▶ Problem details: Give back exactly the lines from the start of the listing to the line containing "is the front.", inclusive, and nothing beyond them.

▶ Provided material:
*-*-*

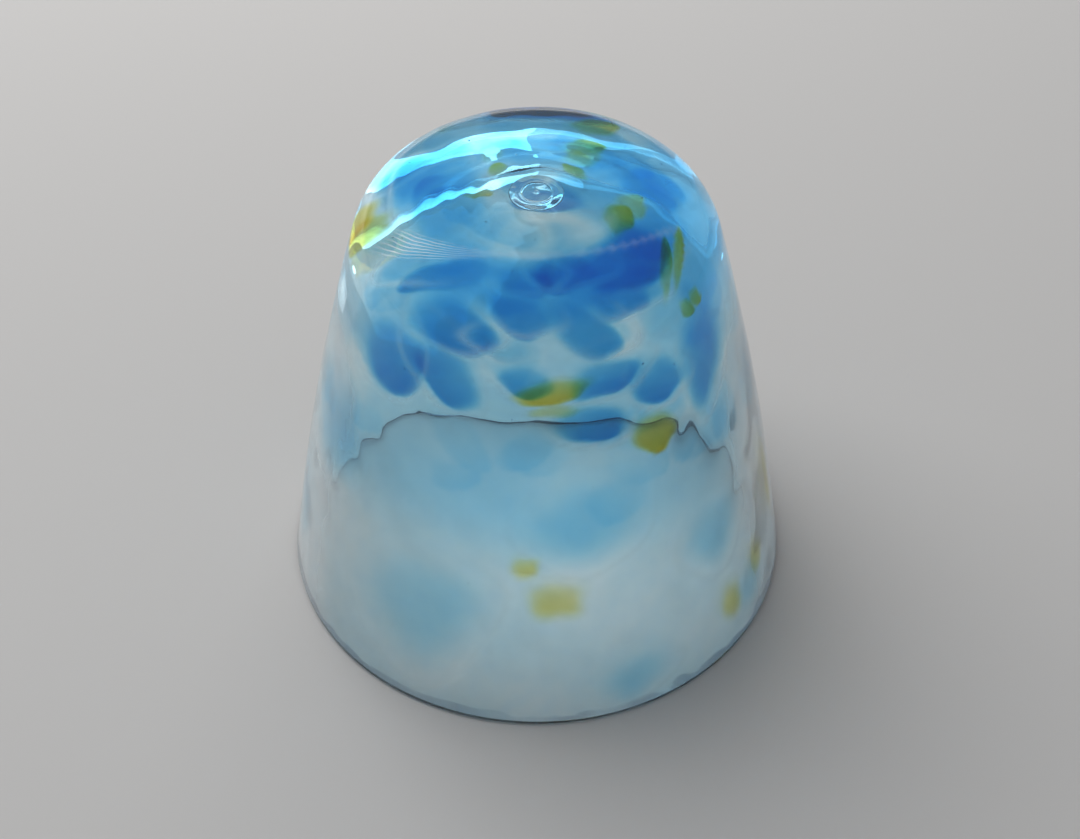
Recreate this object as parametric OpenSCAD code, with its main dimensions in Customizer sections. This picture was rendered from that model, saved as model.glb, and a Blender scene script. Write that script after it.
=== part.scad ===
// Bell-shaped blown-glass tumbler, standing mouth down.
// Two gathers of clear glass, with blue and amber chips of coloured glass sealed between them, and a pressed seal on
// the foot. Z = 0 is the plane of the rim, the Z axis is the axis of the glass, and -Y is the front.

/* [Outside] */
// Diameter over the rim
rim_d = 90; // [86:0.5:94]
// Height from the rim to the foot
height = 84; // [83:0.5:88]
// Lean of the wall at the rim, inward per mm of height
wall_lean = 0.134; // [0.12:0.002:0.14]
// Belly of the wall, further lean gained per mm of height
wall_belly = 0.0008; // [0.0006:0.0001:0.0009]
// Height of the rounded shoulder
shoulder_h = 10.5; // [9:0.5:12]
// Diameter of the foot
foot_d = 28; // [26:1:32]
// Depth of the dish inside the foot
dish_depth = 1; // [0.9:0.1:1.2]

/* [Cavity] */
// Thickness of the wall at the rim
rim_wall = 1.8; // [1.8:0.1:2]
// Depth of the cavity
cavity_h = 78; // [77:0.5:78]
// Lean of the cavity wall, inward per mm of height
cavity_lean = 0.195; // [0.195:0.005:0.205]
// Roundness of the cavity's closed end, more being squarer
cavity_round = 11; // [10:0.5:11]
// Radius of the fire-polished lip
lip_r = 0.6; // [0.4:0.1:0.7]

/* [Layers] */
// Thickness of the outer gather at the rim
casing_t = 0.9; // [0.9:0.05:1]
// Height of the joint between the gathers, on the axis
joint_h = 80.5; // [80.25:0.25:80.75]
// Lean of the joint between the gathers
joint_lean = 0.175; // [0.17:0.001:0.176]
// Roundness of the joint's closed end, more being squarer
joint_round = 10; // [10:0.5:11]
// Thickness of a blue chip
blue_t = 0.8; // [0.4:0.1:0.8]
// Thickness of an amber chip
amber_t = 0.5; // [0.3:0.1:0.5]

/* [Seal] */
// Diameter of the pontil seal
seal_d = 9; // [8:0.5:10]
// Thickness of the pontil seal
seal_t = 0.5; // [0.4:0.05:0.6]
// Diameter of the ring pressed up on the seal
ring_d = 5.6; // [5:0.1:6]

/* [Hidden] */
$fn = 96;
eps = 0.01;
rim_r = rim_d / 2;
foot_r = foot_d / 2;
shoulder_z = height - shoulder_h;
dish_r = foot_r - 1.8;
dish_z = height - dish_depth;
bezier_round = 0.55;
wall_steps = 10;
shoulder_steps = 12;
dome_steps = 18;
lip_steps = 4;
outline_points = 14;

// Every chip is cut out by a prism that points outward from the heart, a point on the axis. A row is
// [azimuth from the front, elevation seen from the heart, width, length, tilt], in degrees and mm.
heart_z = 42;
prism_start = 12;
prism_h = 60;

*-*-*

▶ Solution to this problem:
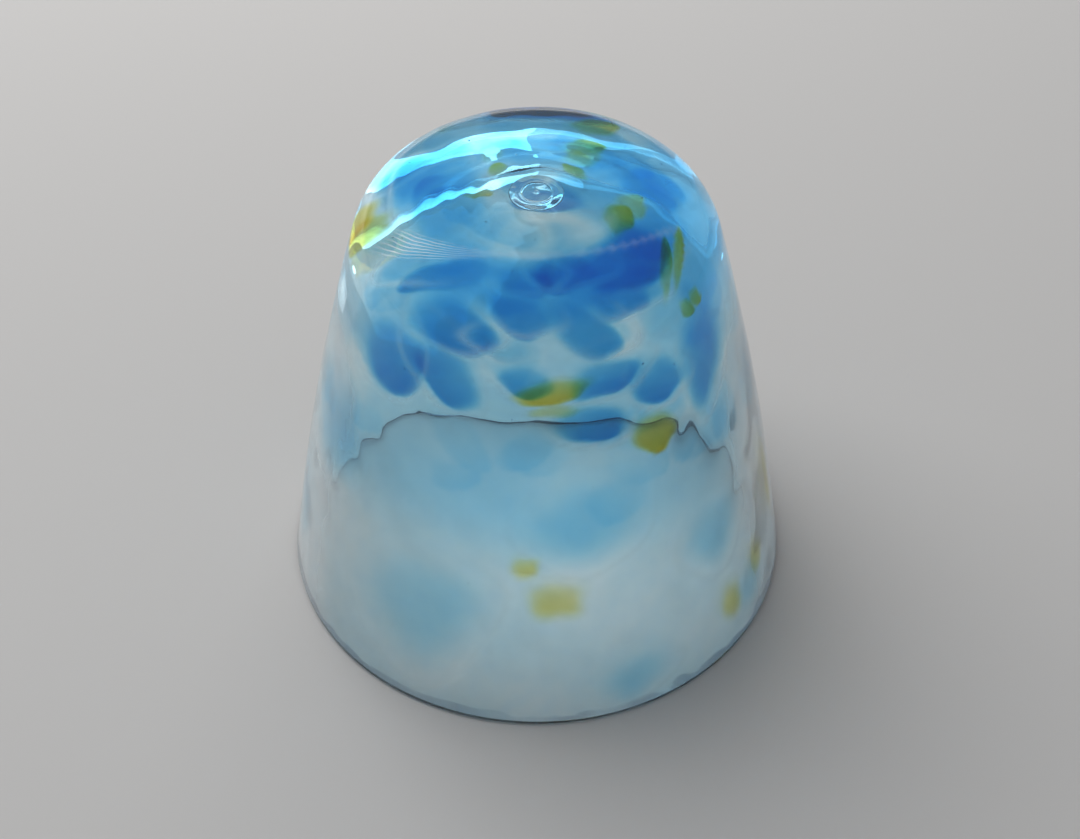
Recreate this object as parametric OpenSCAD code, with its main dimensions in Customizer sections. This picture was rendered from that model, saved as model.glb, and a Blender scene script. Write that script after it.
=== part.scad ===
// Bell-shaped blown-glass tumbler, standing mouth down.
// Two gathers of clear glass, with blue and amber chips of coloured glass sealed between them, and a pressed seal on
// the foot. Z = 0 is the plane of the rim, the Z axis is the axis of the glass, and -Y is the front.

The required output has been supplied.